The results of our survey are consistent with the companion paper, which finds that after floods, there is substantial machinery replacement among rebuilding plants as well as a redistribution of machinery across plants. The disaster affecting plants forces manufacturers to rethink their production machinery mix, and the accompanying government recovery spending expands firms’ access to financing. Overall, after floods, manufacturing productivity goes up.
Taken together, the survey results and the companion paper raise an interesting question: Are there new policies that could reduce barriers to new equipment investment and boost manufacturing productivity the way that natural disasters do?

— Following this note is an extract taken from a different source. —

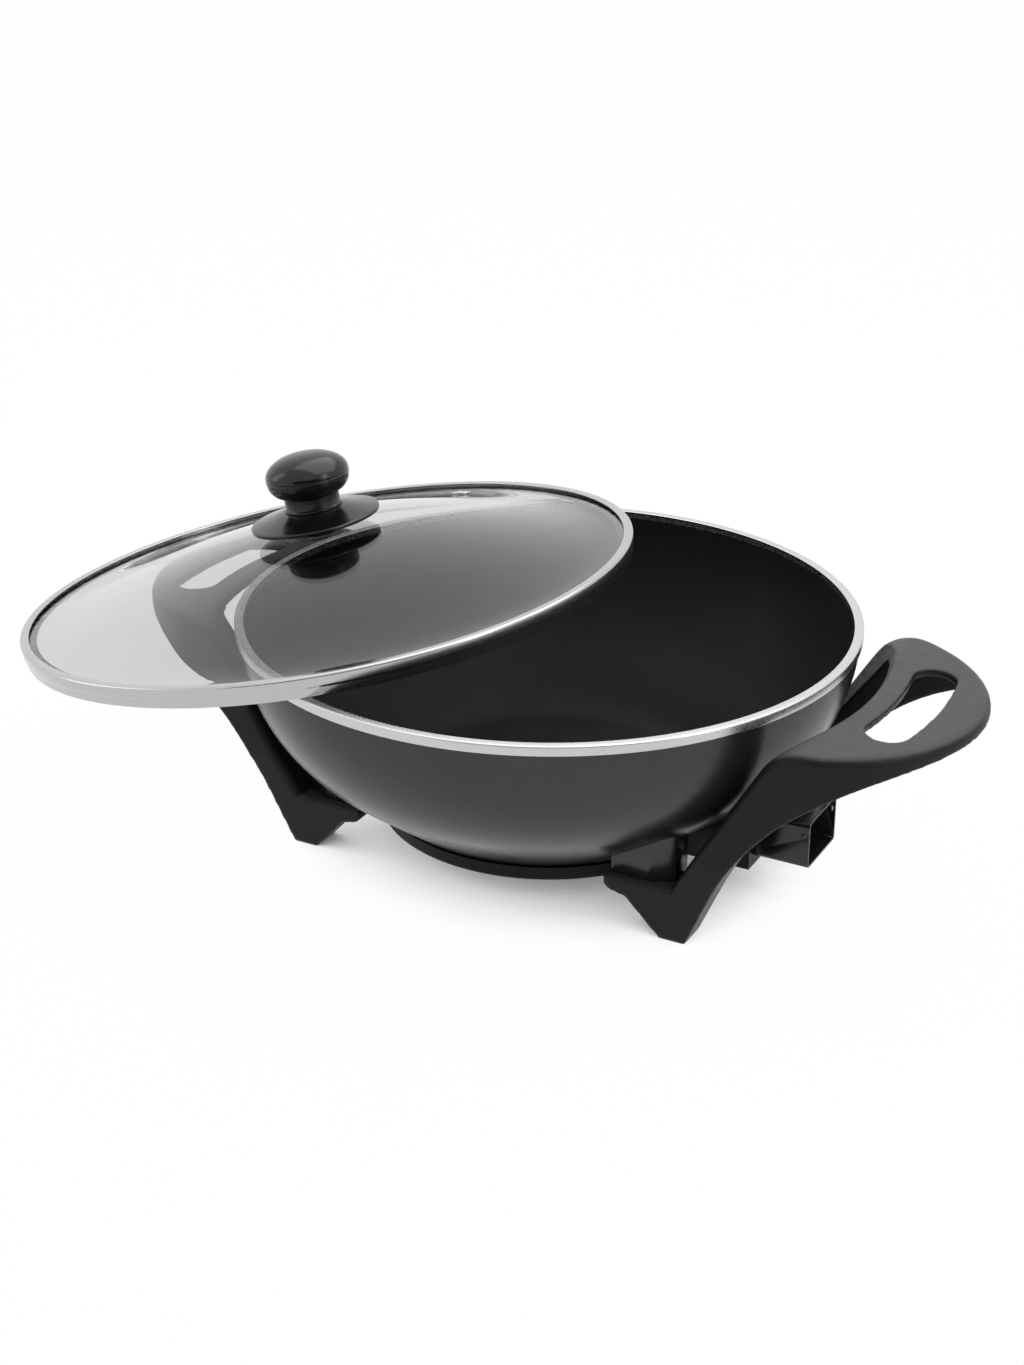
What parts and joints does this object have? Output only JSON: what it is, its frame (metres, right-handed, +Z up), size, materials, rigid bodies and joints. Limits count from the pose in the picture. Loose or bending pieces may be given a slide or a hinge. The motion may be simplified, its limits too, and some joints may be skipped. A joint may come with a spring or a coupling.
{
  "type": "electric wok",
  "caption": "Electric wok: a round non-stick bowl on two moulded handle-and-leg units, with a plug-in inlet and a loose domed glass lid lying across one handle.",
  "frame": {"origin": "under the middle of the part's overall box, on the table, with the lid lying as it does at rest", "axes": "+Z up, +X from the lid's side towards the handle with the inlet, +Y from the front foot pair to the back one"},
  "size_m": [0.5888, 0.3741, 0.2167],
  "materials": {
    "cast_bowl": "dark metallic coat outside, black non-stick inside, bright turned rim",
    "black_moulding": "fine-grained matte black phenolic moulding",
    "knob_plastic": "smooth satin-gloss black",
    "black_sheet": "gloss black enamel on thin steel sheet",
    "stainless": "polished stainless steel",
    "zinc_steel": "plated steel hardware",
    "clear_glass": "clear tempered glass",
    "soft_seal": "black silicone",
    "ceramic_bead": "off-white ceramic"
  },
  "bodies": {
    "wok": {"bowl": "cast_bowl", "mounting_lugs": "cast_bowl", "terminal_block": "cast_bowl", "heat_shield": "black_sheet", "shield_screw": "zinc_steel", "heating_element": "zinc_steel", "terminal_pins": "stainless", "terminal_beads": "ceramic_bead", "probe_sleeve": "stainless", "inlet_guard": "black_sheet", "guard_studs": "stainless", "guard_screws": "zinc_steel", "handle_right": "black_moulding", "handle_left": "black_moulding", "handle_screws_right": "zinc_steel", "handle_screws_left": "zinc_steel", "handle_washers_right": "zinc_steel", "handle_washers_left": "zinc_steel"},
    "lid": {"lid_glass": "clear_glass", "lid_band": "stainless", "lid_knob": "knob_plastic", "knob_base": "knob_plastic", "knob_gaskets": "soft_seal", "knob_screw": "zinc_steel", "steam_vent": "stainless"}
  },
  "joints": [
    {"name": "lid_lift", "type": "slide", "parent": "wok", "child": "lid", "axis": [0, 0, 1], "range_m": [0, 0.22]}
  ]
}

Details for Thomas Walstrum are available on his Chicago Fed online profile (accessed by clicking his name in the byline). Tarikua Erda is a PhD candidate in sustainable development at Columbia University.
Notes
1 This does not mean or imply that floods are a good thing on net for a local area—often lives and livelihoods are lost, and recovery is a major stress for the affected communities. But once a disaster has happened, expanded access to financing in the post-disaster rebuilding period can push manufacturers toward achieving higher productivity, which helps facilitate economic renewal in the broader region.